1.2. THE COMPANY transfers, and THE USER receives the following rights over the above mentioned product:

a) to load the program, to view it on a computer screen, to execute it, to transmit it to a distance, to keep it on a computer storage device;
b) to create a back-up copy of the program, if that is needed for the specific use that the program has been acquired for.

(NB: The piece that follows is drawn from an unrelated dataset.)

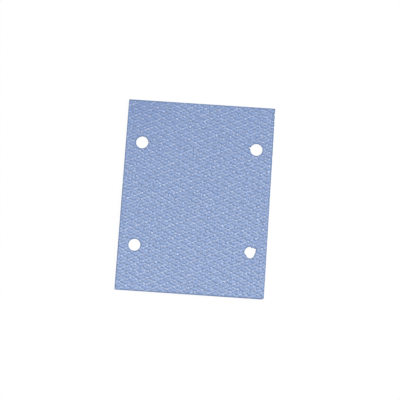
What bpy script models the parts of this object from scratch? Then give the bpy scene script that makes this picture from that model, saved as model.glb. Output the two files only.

c) to benefit materially from using the program in the authorized manner, including the sale of purchased licensed copies to third persons. THE USER shall only be entitled to sell a licensed copy to a third person if THE USER previously informs THE COMPANY about the sale and provides THE COMPANY with details identifying the purchaser (for individuals – name, current address, e-mail, and for corporations – company name, place of business, authorized representative) so that THE COMPANY can update its records.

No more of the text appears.